EXERCISE DETAILS: Output every line of the data exactly as it appears.

COLLECTED MATERIAL:
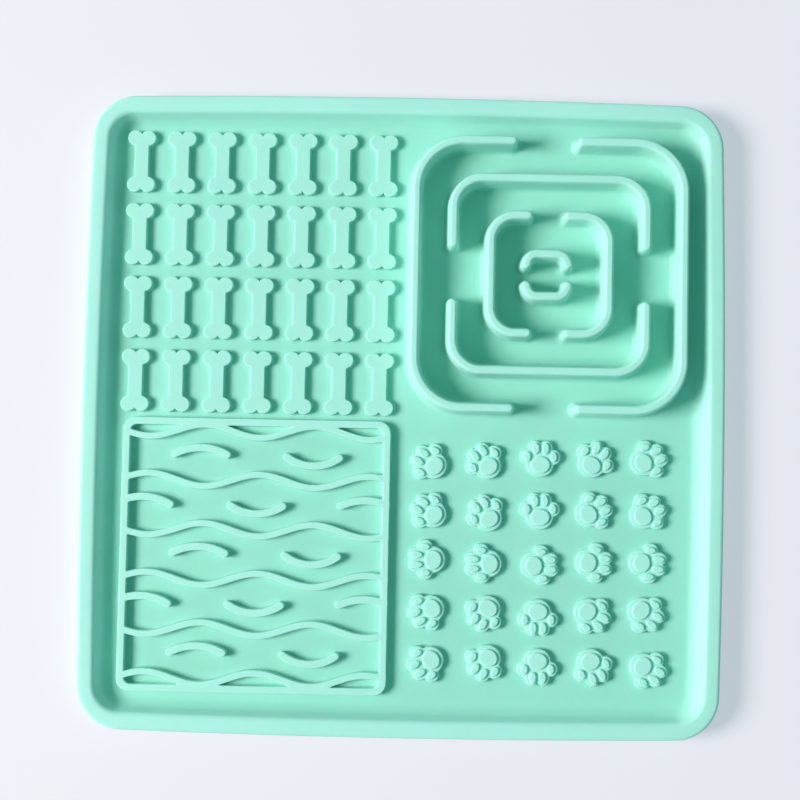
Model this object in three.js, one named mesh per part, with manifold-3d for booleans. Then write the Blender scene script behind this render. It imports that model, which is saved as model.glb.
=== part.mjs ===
import * as THREE from 'three';
import { mergeVertices } from 'three/addons/utils/BufferGeometryUtils.js';
import Module from 'manifold-3d';

// Square lick mat, one piece of moulded silicone. Millimetres, +Z up.
// Origin at the middle of the flat underside, +X right and +Y away, seen from above.

// Plate: four bowed sides that run into round corners
const SIDE_REACH = { x: 101.7, y: 101.3 };
const CORNER = { x: 86.7, y: 86.3, radius: 14, steps: 4 };
const SIDE_STEPS = 4;
const RIM_TOP = 9;
const RIM_ROUND = { drop: 1.3, inset: 1.3, steps: 2 };
const FOOT_CHAMFER = { drop: 0.8, inset: 0.8, steps: 1 };

// Tray inside the rim: insets are counted from the outer side of the mat
const FLOOR = 2.8;
const TRAY_WALL_INSET = 5.8;
const TRAY_FILLET = { drop: 3.4, inset: 4.2, steps: 2 };
// Round inner shoulder of the rim: where it starts, and the angle in degrees through which it falls
const SHOULDER = { inset: 3, radius: 3.2, turn: 65, steps: 3, overlap: 1.05 };

// Raised forms start below the floor, inside the plate
const ROOT = 1.4;

// Bones, upper left quarter
const BONES = { x: -85.58, y: 79.81, stepX: 12.98, stepY: -23.46, columns: 7, rows: 4 };
const BONE = { lobeX: 2.05, lobeY: 7.5, lobeRadius: 2.5, shaftHalf: 2.3, steps: 4, top: 5 };
const BONE_EDGE = { drop: 2.2, inset: 0.3, steps: 1 };

// Maze, upper right quarter: three square rings with two gaps each, two brackets in the middle
const MAZE = { x: 45.34, y: 44.86, top: 13.8, half: 1.85, endSteps: 4 };
const MAZE_EDGE = { drop: 11, inset: 0.8, steps: 2 };
const RINGS = [
  { reach: 42.31, corner: 15.5, cornerSteps: 5, gapFrom: -10.15, gapTo: 8.05, turned: false },
  { reach: 30.46, corner: 9.5, cornerSteps: 4, gapFrom: -7.6, gapTo: 7.5, turned: true },
  { reach: 18.63, corner: 8.1, cornerSteps: 4, gapFrom: -5, gapTo: 3.95, turned: false },
];
const BRACKETS = [
  { x: -0.85, y: 6.45, flatHalf: 4.05, arm: 2.95, side: -1 },
  { x: -0.85, y: -6.95, flatHalf: 4.05, arm: 2.85, side: 1 },
];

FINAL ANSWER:
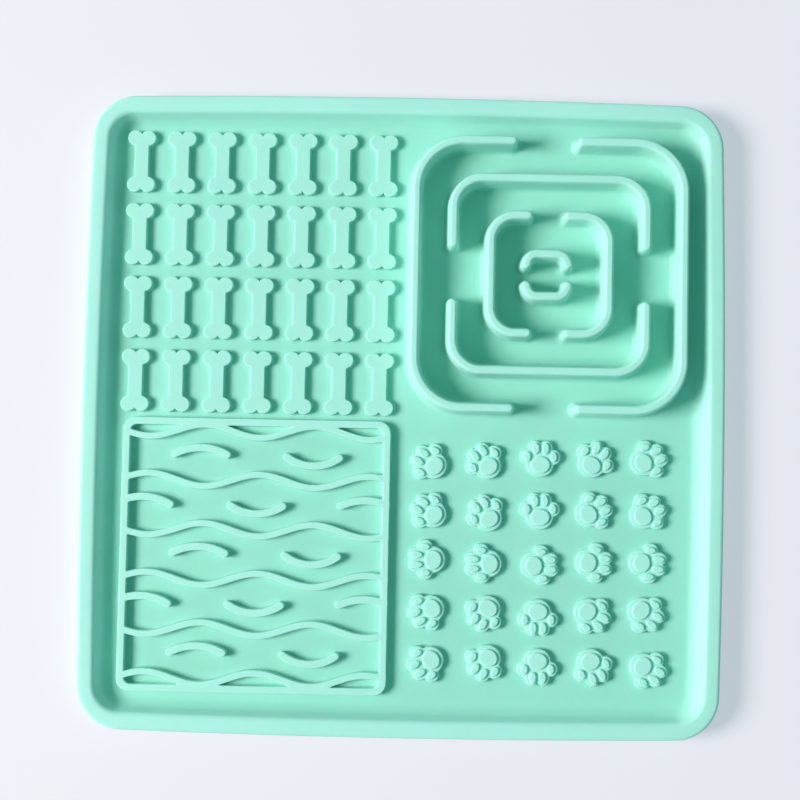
Model this object in three.js, one named mesh per part, with manifold-3d for booleans. Then write the Blender scene script behind this render. It imports that model, which is saved as model.glb.
=== part.mjs ===
import * as THREE from 'three';
import { mergeVertices } from 'three/addons/utils/BufferGeometryUtils.js';
import Module from 'manifold-3d';

// Square lick mat, one piece of moulded silicone. Millimetres, +Z up.
// Origin at the middle of the flat underside, +X right and +Y away, seen from above.

// Plate: four bowed sides that run into round corners
const SIDE_REACH = { x: 101.7, y: 101.3 };
const CORNER = { x: 86.7, y: 86.3, radius: 14, steps: 4 };
const SIDE_STEPS = 4;
const RIM_TOP = 9;
const RIM_ROUND = { drop: 1.3, inset: 1.3, steps: 2 };
const FOOT_CHAMFER = { drop: 0.8, inset: 0.8, steps: 1 };

// Tray inside the rim: insets are counted from the outer side of the mat
const FLOOR = 2.8;
const TRAY_WALL_INSET = 5.8;
const TRAY_FILLET = { drop: 3.4, inset: 4.2, steps: 2 };
// Round inner shoulder of the rim: where it starts, and the angle in degrees through which it falls
const SHOULDER = { inset: 3, radius: 3.2, turn: 65, steps: 3, overlap: 1.05 };

// Raised forms start below the floor, inside the plate
const ROOT = 1.4;

// Bones, upper left quarter
const BONES = { x: -85.58, y: 79.81, stepX: 12.98, stepY: -23.46, columns: 7, rows: 4 };
const BONE = { lobeX: 2.05, lobeY: 7.5, lobeRadius: 2.5, shaftHalf: 2.3, steps: 4, top: 5 };
const BONE_EDGE = { drop: 2.2, inset: 0.3, steps: 1 };

// Maze, upper right quarter: three square rings with two gaps each, two brackets in the middle
const MAZE = { x: 45.34, y: 44.86, top: 13.8, half: 1.85, endSteps: 4 };
const MAZE_EDGE = { drop: 11, inset: 0.8, steps: 2 };
const RINGS = [
  { reach: 42.31, corner: 15.5, cornerSteps: 5, gapFrom: -10.15, gapTo: 8.05, turned: false },
  { reach: 30.46, corner: 9.5, cornerSteps: 4, gapFrom: -7.6, gapTo: 7.5, turned: true },
  { reach: 18.63, corner: 8.1, cornerSteps: 4, gapFrom: -5, gapTo: 3.95, turned: false },
];
const BRACKETS = [
  { x: -0.85, y: 6.45, flatHalf: 4.05, arm: 2.95, side: -1 },
  { x: -0.85, y: -6.95, flatHalf: 4.05, arm: 2.85, side: 1 },
];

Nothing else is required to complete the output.